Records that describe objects

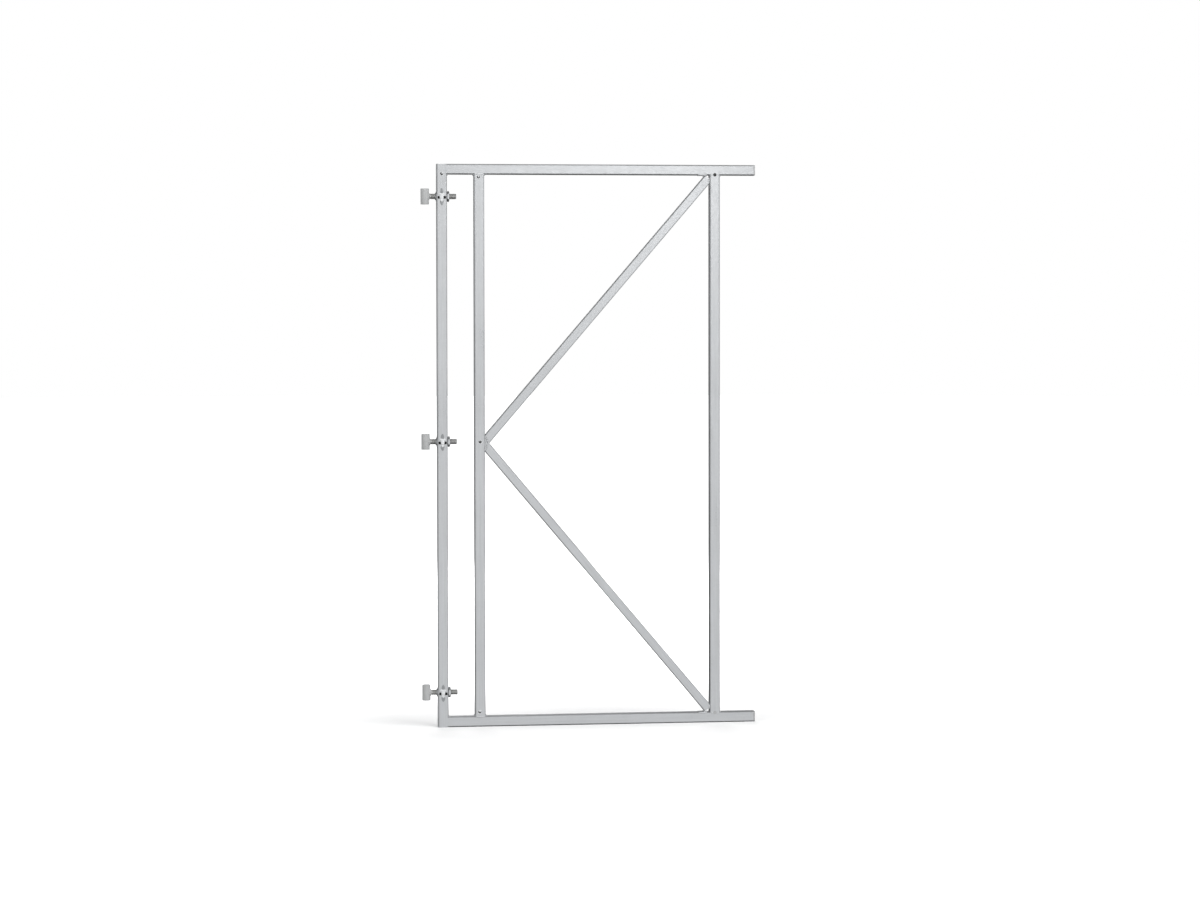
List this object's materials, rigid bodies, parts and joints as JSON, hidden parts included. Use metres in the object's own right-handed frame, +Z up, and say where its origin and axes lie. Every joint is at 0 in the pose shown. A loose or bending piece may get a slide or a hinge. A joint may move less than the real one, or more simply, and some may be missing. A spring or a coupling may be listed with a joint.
{
  "type": "braced gate frame with adjustable hinge eyes",
  "caption": "Galvanised square-tube gate frame with a K brace, an overhanging top and bottom rail, and screw-adjustable hinge eyes on the post.",
  "frame": {"origin": "centre of the lower hinge eye's bore, 100 mm above the underside of the frame", "axes": "+X from the hinge side to the free ends of the rails, -Y towards the board side (front), +Z up along the hinge pins"},
  "size_m": [0.969, 0.0308, 1.62],
  "materials": {
    "galvanised_tube": "hot-dip galvanised square tube, soft satin with faint streaks",
    "galvanised_brace": "hot-dip galvanised square tube, soft satin",
    "galvanised_weld": "galvanised weld metal, slightly lumpy",
    "galvanised_bush": "galvanised threaded bush, satin",
    "galvanised_eye": "galvanised machined barrel, matt grey with fine mottling",
    "galvanised_thread": "galvanised screw thread, satin",
    "galvanised_nut": "galvanised hexagon nut, satin",
    "grey_plastic_cap": "grey moulded push-in cap, fine matt grain"
  },
  "bodies": {
    "gate_frame": {"hinge_post": "galvanised_tube", "post_top_plate": "galvanised_tube", "post_bottom_plate": "galvanised_tube", "top_rail": "galvanised_tube", "bottom_rail": "galvanised_tube", "inner_stile": "galvanised_tube", "outer_stile": "galvanised_tube", "upper_brace": "galvanised_brace", "lower_brace": "galvanised_brace", "top_rail_cap": "grey_plastic_cap", "bottom_rail_cap": "grey_plastic_cap", "post_welds": "galvanised_weld", "inner_stile_welds": "galvanised_weld", "outer_stile_welds": "galvanised_weld", "upper_brace_weld": "galvanised_weld", "lower_brace_weld": "galvanised_weld", "knee_weld": "galvanised_weld", "upper_hinge_bush": "galvanised_bush", "upper_bush_welds": "galvanised_weld", "middle_hinge_bush": "galvanised_bush", "middle_bush_welds": "galvanised_weld", "lower_hinge_bush": "galvanised_bush", "lower_bush_welds": "galvanised_weld"},
    "upper_eye_bolt": {"upper_hinge_eye": "galvanised_eye", "upper_hinge_stud": "galvanised_thread", "upper_eye_weld": "galvanised_eye"},
    "upper_nut": {"upper_lock_nut": "galvanised_nut"},
    "middle_eye_bolt": {"middle_hinge_eye": "galvanised_eye", "middle_hinge_stud": "galvanised_thread", "middle_eye_weld": "galvanised_eye"},
    "middle_nut": {"middle_lock_nut": "galvanised_nut"},
    "lower_eye_bolt": {"lower_hinge_eye": "galvanised_eye", "lower_hinge_stud": "galvanised_thread", "lower_eye_weld": "galvanised_eye"},
    "lower_nut": {"lower_lock_nut": "galvanised_nut"}
  },
  "joints": [
    {"name": "upper_eye_adjust", "type": "slide", "parent": "gate_frame", "child": "upper_eye_bolt", "axis": [1, 0, 0], "range_m": [-0.01, 0.012]},
    {"name": "upper_nut_turn", "type": "hinge", "parent": "gate_frame", "child": "upper_nut", "pos_m": [0.06685, 0, 1.427], "axis": [1, 0, 0], "continuous": true},
    {"name": "middle_eye_adjust", "type": "slide", "parent": "gate_frame", "child": "middle_eye_bolt", "axis": [1, 0, 0], "range_m": [-0.01, 0.012]},
    {"name": "middle_nut_turn", "type": "hinge", "parent": "gate_frame", "child": "middle_nut", "pos_m": [0.06685, 0, 0.723], "axis": [1, 0, 0], "continuous": true},
    {"name": "lower_eye_adjust", "type": "slide", "parent": "gate_frame", "child": "lower_eye_bolt", "axis": [1, 0, 0], "range_m": [-0.01, 0.012]},
    {"name": "lower_nut_turn", "type": "hinge", "parent": "gate_frame", "child": "lower_nut", "pos_m": [0.06685, 0, 0], "axis": [1, 0, 0], "continuous": true}
  ]
}
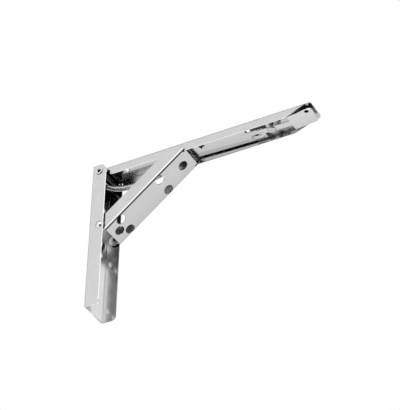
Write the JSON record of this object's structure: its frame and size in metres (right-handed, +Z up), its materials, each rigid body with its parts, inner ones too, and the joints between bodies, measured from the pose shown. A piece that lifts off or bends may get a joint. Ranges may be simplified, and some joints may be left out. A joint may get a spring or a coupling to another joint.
{
  "type": "folding shelf bracket",
  "caption": "Folding shelf bracket of pressed stainless sheet: wall plate, fold-down shelf arm, and a perforated brace that runs in the arm, with a lever-released lock",
  "frame": {"origin": "on the wall, at mid-width of the wall plate, level with the arm's top face", "axes": "+X out from the wall along the raised arm, +Y across the bracket, +Z up"},
  "size_m": [0.3, 0.0456, 0.2103],
  "materials": {
    "sheet": "fine brushed stainless sheet",
    "bright": "bright stainless",
    "plain": "plain stainless",
    "spring": "drawn spring wire"
  },
  "bodies": {
    "wall": {"wall_plate": "sheet", "arm_pivot_rivet": "bright", "arm_pivot_sleeve": "plain", "arm_spacer_near": "plain", "arm_spacer_far": "plain", "brace_rivet_near": "bright", "brace_rivet_far": "bright", "brace_washer_near": "plain", "brace_washer_far": "plain", "spring_anchor_pin": "bright", "counter_spring": "spring"},
    "shelf_arm": {"arm": "sheet", "fulcrum_stud": "bright", "lever_spring": "spring"},
    "strut": {"brace": "sheet", "tip_yoke": "plain", "slider_pin": "bright"},
    "slider": {"slider_saddle": "plain"},
    "lever": {"lock_plate": "plain", "release_lever": "bright", "lever_rivet_inner": "bright", "lever_rivet_outer": "bright"}
  },
  "joints": [
    {"name": "arm_fold", "type": "hinge", "parent": "wall", "child": "shelf_arm", "pos_m": [0.0096, 0, -0.006], "axis": [0, 1, 0], "range_deg": [0, 90], "deforming": ["counter_spring"]},
    {"name": "brace_fold", "type": "hinge", "parent": "wall", "child": "strut", "pos_m": [0.0142, 0, -0.09], "axis": [0, 1, 0], "range_deg": [0, 129]},
    {"name": "slider_slide", "type": "slide", "parent": "shelf_arm", "child": "slider", "axis": [1, 0, 0], "range_m": [0, 0.10404]},
    {"name": "lever_press", "type": "hinge", "parent": "shelf_arm", "child": "lever", "pos_m": [0.2405, 0, -0.00843], "axis": [0, -1, 0], "range_deg": [0, 1.8], "stiffness_Nm_per_rad": 0.3, "springref_deg": -5.73, "deforming": ["lever_spring"]}
  ],
  "couplings": [
    {"joint": "brace_fold", "follows": "arm_fold", "ratio": 1.4331},
    {"joint": "slider_slide", "follows": "arm_fold", "m_per_rad": 0.066227}
  ]
}
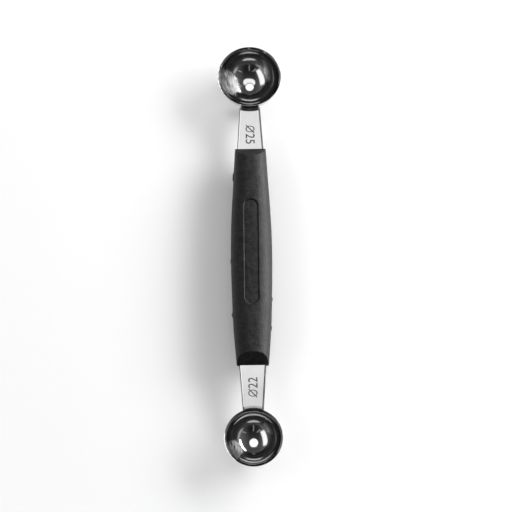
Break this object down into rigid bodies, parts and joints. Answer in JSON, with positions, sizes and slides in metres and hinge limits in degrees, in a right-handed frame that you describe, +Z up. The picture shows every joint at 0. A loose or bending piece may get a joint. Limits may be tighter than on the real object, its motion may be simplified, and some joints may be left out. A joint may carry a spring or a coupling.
{
  "type": "melon baller",
  "caption": "Double-ended melon baller: a moulded grip on a steel strip, with a larger and a smaller hemispherical scoop, each with a drain hole.",
  "frame": {"origin": "on the table that the tool lies on, under the middle of its overall box", "axes": "+Z up, out of the bowls' mouths; +Y along the tool towards the larger bowl; +X across it"},
  "size_m": [0.0266, 0.18, 0.0176],
  "materials": {
    "grip_plastic": "black polypropylene, finely mottled, half matt",
    "strip_steel": "rolled stainless strip, polished bright, size marks etched dark",
    "bowl_steel": "stainless sheet, pressed and polished to a mirror"
  },
  "bodies": {
    "root": {"grip": "grip_plastic", "shank": "strip_steel", "large_bowl": "bowl_steel", "small_bowl": "bowl_steel"}
  },
  "joints": []
}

- **STATED GOAL**
Reproduce every line of the material above exactly.

- **ANSWER BELOW**
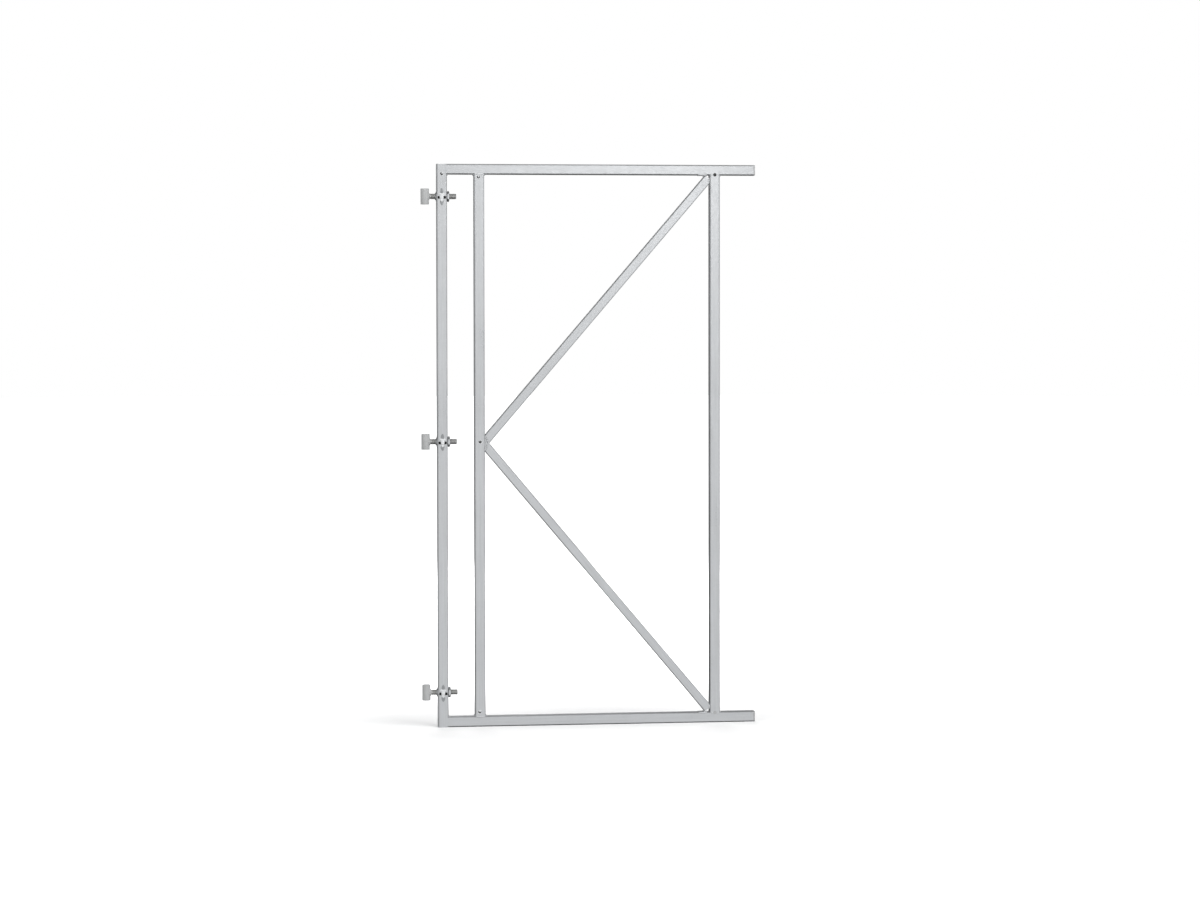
List this object's materials, rigid bodies, parts and joints as JSON, hidden parts included. Use metres in the object's own right-handed frame, +Z up, and say where its origin and axes lie. Every joint is at 0 in the pose shown. A loose or bending piece may get a slide or a hinge. A joint may move less than the real one, or more simply, and some may be missing. A spring or a coupling may be listed with a joint.
{
  "type": "braced gate frame with adjustable hinge eyes",
  "caption": "Galvanised square-tube gate frame with a K brace, an overhanging top and bottom rail, and screw-adjustable hinge eyes on the post.",
  "frame": {"origin": "centre of the lower hinge eye's bore, 100 mm above the underside of the frame", "axes": "+X from the hinge side to the free ends of the rails, -Y towards the board side (front), +Z up along the hinge pins"},
  "size_m": [0.969, 0.0308, 1.62],
  "materials": {
    "galvanised_tube": "hot-dip galvanised square tube, soft satin with faint streaks",
    "galvanised_brace": "hot-dip galvanised square tube, soft satin",
    "galvanised_weld": "galvanised weld metal, slightly lumpy",
    "galvanised_bush": "galvanised threaded bush, satin",
    "galvanised_eye": "galvanised machined barrel, matt grey with fine mottling",
    "galvanised_thread": "galvanised screw thread, satin",
    "galvanised_nut": "galvanised hexagon nut, satin",
    "grey_plastic_cap": "grey moulded push-in cap, fine matt grain"
  },
  "bodies": {
    "gate_frame": {"hinge_post": "galvanised_tube", "post_top_plate": "galvanised_tube", "post_bottom_plate": "galvanised_tube", "top_rail": "galvanised_tube", "bottom_rail": "galvanised_tube", "inner_stile": "galvanised_tube", "outer_stile": "galvanised_tube", "upper_brace": "galvanised_brace", "lower_brace": "galvanised_brace", "top_rail_cap": "grey_plastic_cap", "bottom_rail_cap": "grey_plastic_cap", "post_welds": "galvanised_weld", "inner_stile_welds": "galvanised_weld", "outer_stile_welds": "galvanised_weld", "upper_brace_weld": "galvanised_weld", "lower_brace_weld": "galvanised_weld", "knee_weld": "galvanised_weld", "upper_hinge_bush": "galvanised_bush", "upper_bush_welds": "galvanised_weld", "middle_hinge_bush": "galvanised_bush", "middle_bush_welds": "galvanised_weld", "lower_hinge_bush": "galvanised_bush", "lower_bush_welds": "galvanised_weld"},
    "upper_eye_bolt": {"upper_hinge_eye": "galvanised_eye", "upper_hinge_stud": "galvanised_thread", "upper_eye_weld": "galvanised_eye"},
    "upper_nut": {"upper_lock_nut": "galvanised_nut"},
    "middle_eye_bolt": {"middle_hinge_eye": "galvanised_eye", "middle_hinge_stud": "galvanised_thread", "middle_eye_weld": "galvanised_eye"},
    "middle_nut": {"middle_lock_nut": "galvanised_nut"},
    "lower_eye_bolt": {"lower_hinge_eye": "galvanised_eye", "lower_hinge_stud": "galvanised_thread", "lower_eye_weld": "galvanised_eye"},
    "lower_nut": {"lower_lock_nut": "galvanised_nut"}
  },
  "joints": [
    {"name": "upper_eye_adjust", "type": "slide", "parent": "gate_frame", "child": "upper_eye_bolt", "axis": [1, 0, 0], "range_m": [-0.01, 0.012]},
    {"name": "upper_nut_turn", "type": "hinge", "parent": "gate_frame", "child": "upper_nut", "pos_m": [0.06685, 0, 1.427], "axis": [1, 0, 0], "continuous": true},
    {"name": "middle_eye_adjust", "type": "slide", "parent": "gate_frame", "child": "middle_eye_bolt", "axis": [1, 0, 0], "range_m": [-0.01, 0.012]},
    {"name": "middle_nut_turn", "type": "hinge", "parent": "gate_frame", "child": "middle_nut", "pos_m": [0.06685, 0, 0.723], "axis": [1, 0, 0], "continuous": true},
    {"name": "lower_eye_adjust", "type": "slide", "parent": "gate_frame", "child": "lower_eye_bolt", "axis": [1, 0, 0], "range_m": [-0.01, 0.012]},
    {"name": "lower_nut_turn", "type": "hinge", "parent": "gate_frame", "child": "lower_nut", "pos_m": [0.06685, 0, 0], "axis": [1, 0, 0], "continuous": true}
  ]
}
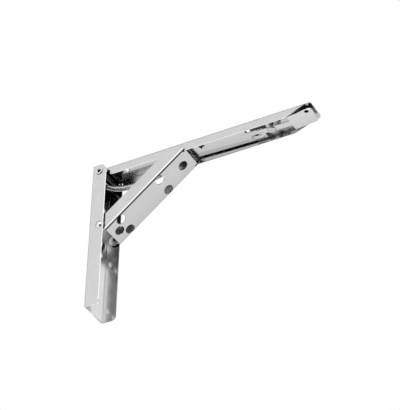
Write the JSON record of this object's structure: its frame and size in metres (right-handed, +Z up), its materials, each rigid body with its parts, inner ones too, and the joints between bodies, measured from the pose shown. A piece that lifts off or bends may get a joint. Ranges may be simplified, and some joints may be left out. A joint may get a spring or a coupling to another joint.
{
  "type": "folding shelf bracket",
  "caption": "Folding shelf bracket of pressed stainless sheet: wall plate, fold-down shelf arm, and a perforated brace that runs in the arm, with a lever-released lock",
  "frame": {"origin": "on the wall, at mid-width of the wall plate, level with the arm's top face", "axes": "+X out from the wall along the raised arm, +Y across the bracket, +Z up"},
  "size_m": [0.3, 0.0456, 0.2103],
  "materials": {
    "sheet": "fine brushed stainless sheet",
    "bright": "bright stainless",
    "plain": "plain stainless",
    "spring": "drawn spring wire"
  },
  "bodies": {
    "wall": {"wall_plate": "sheet", "arm_pivot_rivet": "bright", "arm_pivot_sleeve": "plain", "arm_spacer_near": "plain", "arm_spacer_far": "plain", "brace_rivet_near": "bright", "brace_rivet_far": "bright", "brace_washer_near": "plain", "brace_washer_far": "plain", "spring_anchor_pin": "bright", "counter_spring": "spring"},
    "shelf_arm": {"arm": "sheet", "fulcrum_stud": "bright", "lever_spring": "spring"},
    "strut": {"brace": "sheet", "tip_yoke": "plain", "slider_pin": "bright"},
    "slider": {"slider_saddle": "plain"},
    "lever": {"lock_plate": "plain", "release_lever": "bright", "lever_rivet_inner": "bright", "lever_rivet_outer": "bright"}
  },
  "joints": [
    {"name": "arm_fold", "type": "hinge", "parent": "wall", "child": "shelf_arm", "pos_m": [0.0096, 0, -0.006], "axis": [0, 1, 0], "range_deg": [0, 90], "deforming": ["counter_spring"]},
    {"name": "brace_fold", "type": "hinge", "parent": "wall", "child": "strut", "pos_m": [0.0142, 0, -0.09], "axis": [0, 1, 0], "range_deg": [0, 129]},
    {"name": "slider_slide", "type": "slide", "parent": "shelf_arm", "child": "slider", "axis": [1, 0, 0], "range_m": [0, 0.10404]},
    {"name": "lever_press", "type": "hinge", "parent": "shelf_arm", "child": "lever", "pos_m": [0.2405, 0, -0.00843], "axis": [0, -1, 0], "range_deg": [0, 1.8], "stiffness_Nm_per_rad": 0.3, "springref_deg": -5.73, "deforming": ["lever_spring"]}
  ],
  "couplings": [
    {"joint": "brace_fold", "follows": "arm_fold", "ratio": 1.4331},
    {"joint": "slider_slide", "follows": "arm_fold", "m_per_rad": 0.066227}
  ]
}
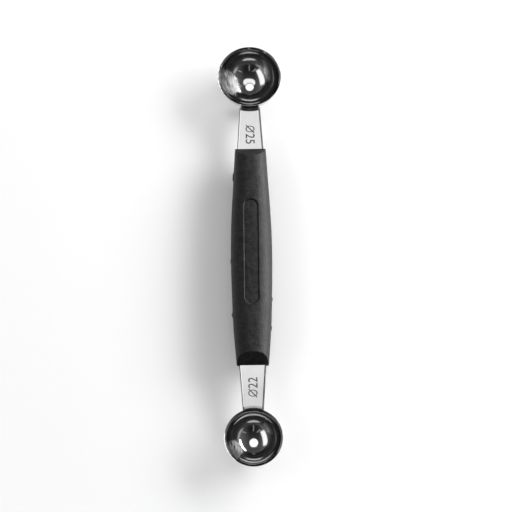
Break this object down into rigid bodies, parts and joints. Answer in JSON, with positions, sizes and slides in metres and hinge limits in degrees, in a right-handed frame that you describe, +Z up. The picture shows every joint at 0. A loose or bending piece may get a joint. Limits may be tighter than on the real object, its motion may be simplified, and some joints may be left out. A joint may carry a spring or a coupling.
{
  "type": "melon baller",
  "caption": "Double-ended melon baller: a moulded grip on a steel strip, with a larger and a smaller hemispherical scoop, each with a drain hole.",
  "frame": {"origin": "on the table that the tool lies on, under the middle of its overall box", "axes": "+Z up, out of the bowls' mouths; +Y along the tool towards the larger bowl; +X across it"},
  "size_m": [0.0266, 0.18, 0.0176],
  "materials": {
    "grip_plastic": "black polypropylene, finely mottled, half matt",
    "strip_steel": "rolled stainless strip, polished bright, size marks etched dark",
    "bowl_steel": "stainless sheet, pressed and polished to a mirror"
  },
  "bodies": {
    "root": {"grip": "grip_plastic", "shank": "strip_steel", "large_bowl": "bowl_steel", "small_bowl": "bowl_steel"}
  },
  "joints": []
}